Significantly, the reforms will also apply to general law local governments. They exclude the University of California System, charter cities and governments that are chartered and have retirement systems outside of the state programs.

Since most of the changes only apply to new hires, most savings will be realized as the state’s workforce changes over time; pension liabilities for current workers are still overhanging.

The bill has been sent to the governor’s desk and he has until Sept. 30 to act. Brown is expected to sign it after appearing at the news conference announcing the deal.

“We think the most powerful changes in the reform will be those raising the retirement age along with an adjusted benefit formula and — not insignificantly — the increase to the employee contributions,” Petek said.

“We expect the potential incremental cost savings from the law will be greater among local governments than for the state government itself,” he said.

Local governments appeared to support the major changes in the reform act.

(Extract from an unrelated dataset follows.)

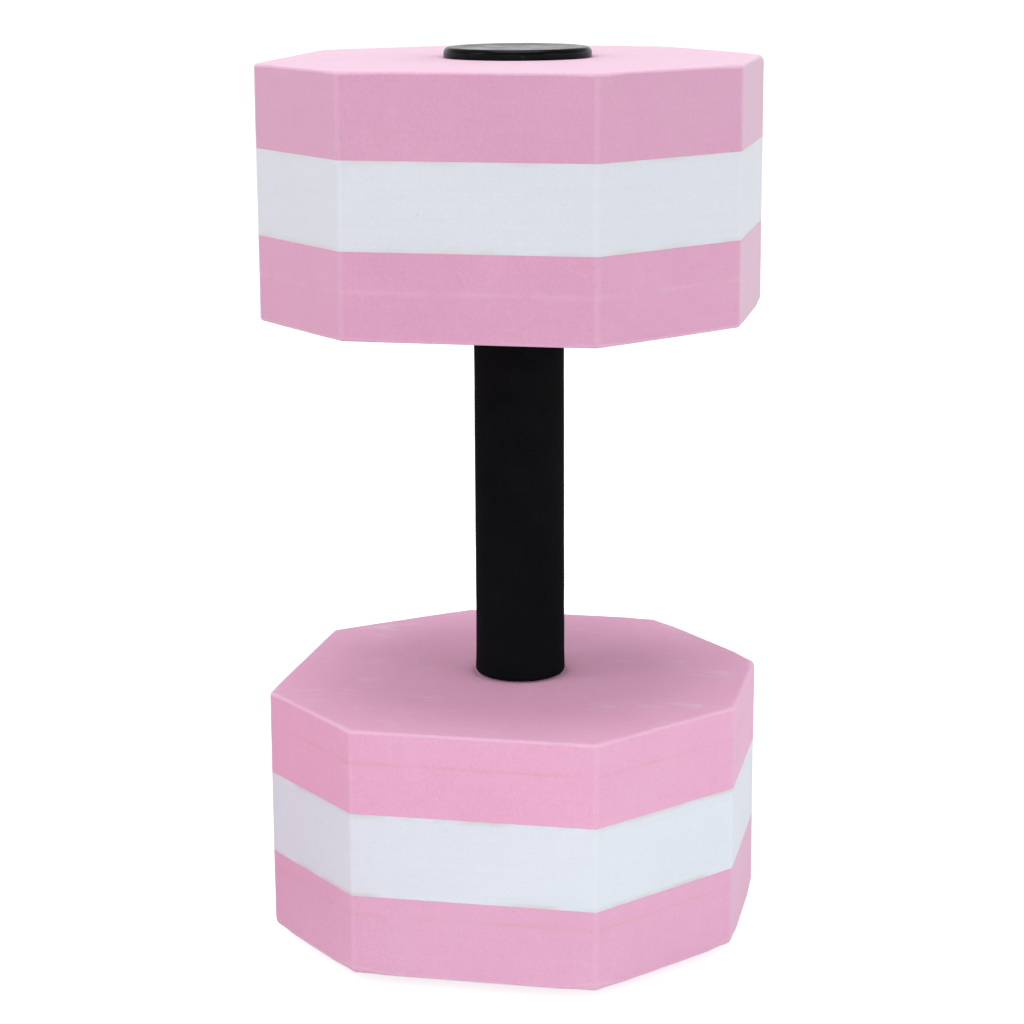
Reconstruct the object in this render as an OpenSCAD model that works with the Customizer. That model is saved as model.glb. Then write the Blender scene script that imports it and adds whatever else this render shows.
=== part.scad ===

The League of California Cities said in a statement that the legislation is a “substantial” step forward, but added that “there are numerous questions of implementation and interpretation that will need to be resolved in the days and months ahead.”

The California Public Employees’ Retirement System, the state’s and the country’s largest pension system, said the reforms would save between $42 billion and $55 billion over 30 years, according to a quick analysis it released last week.

The California State Teachers’ Retirement System, the next-largest system in the state, said the overall impact of the pension reform act may take decades to be fully realized.

However, CalSTRS said it estimates changes to the benefit formula would save $22.7 billion over 30 years.

 “It is too soon to know what the immediate and long term impact will be but it is certainly a step toward a more sustainable path on pension obligations for the state and for locals,” said Fitch analyst Douglas Offerman. “The benefits of the legislation will take some time to become clear.”

Republicans argued that the bill moved too quickly through the Legislature without enough time for analysis — it was introduced on a Tuesday and passed on a Friday. They also argued the bill doesn’t go far enough.

Even though most Republicans supported the legislation, they still said it diverged too far from Brown’s original pension-reform plan introduced earlier in the year, which would have moved employees away from the defined benefit plan and into a “hybrid” plan. The bill passed the Senate in a 38-1 vote and the Assembly in a 48-8 vote.

“Today’s so-called fix addresses only $15 to $60 billion over the next 20 to 30 years, yet the current pension liability is $240 billion to $500 billion. We still have a lot of work to do,” Senate Republican leader Bob Huff, R-Diamond Bar, said in a statement Friday.

Some have pegged the state’s unfunded liabilities at around $80 billion. Academic studies have put the total pension-funding gap for all public workers in California as high as $500 billion.

Petek noted that the pension reform does not shrink the state’s existing unfunded liability that S&P pegs at $89 billion, when measured actuarially.

The state has not traditionally had a major pension-funding problem, according to Offerman, because employers must make annual actuarial contributions to CalPERS.

However, this does not apply to CalSTRS, which noted that the pension bill doesn’t address its $64.5 billion funding shortfall.

“We have been working for some time to raise awareness of our funding shortfall, the cost of waiting to address it and the ultimate risk of failing to do so presents to the state general fund,” CalSTRS chief executive officer Jack Ehnes said in a statement Wednesday.

Since the governor announced the pension reform deal on Aug. 28 the state’s yield spreads versus the MMD index of triple A-rated municipal bonds tightened a tad in the out years — moving from 93 basis points to 91 basis points in the 20-year maturities and from 90 basis points to 86 basis points for 30-year bonds, according to Thomson Reuters.

The short-term spreads remained unchanged.

“We now have a state that is adding jobs at an accelerating pace, two consecutive on-time budgets, a materially smaller structural budget deficit, and now pension reform,” Petek said. “These improvements have to be placed in context, with recognition of the compromised place in which the state began this process.”

California is still struggling, like much of the country, in a slow economic recovery, with its jobless rate at 10.7%.

That number is especially important for the state government because it is highly dependent on personal income taxes for its revenue.

The state has also been able to mitigate its cash problems by improving its available tools for moving money around various funds, and a recent voter initiative has limited the ability of lawmakers to delay budgets.

“As far as California’s credit goes, the pension systems have not been at the top of the list of concerns,” Offerman said. “The state’s fiscal and cash situation has been a far more urgent credit challenge for the state since the downturn began four years ago.”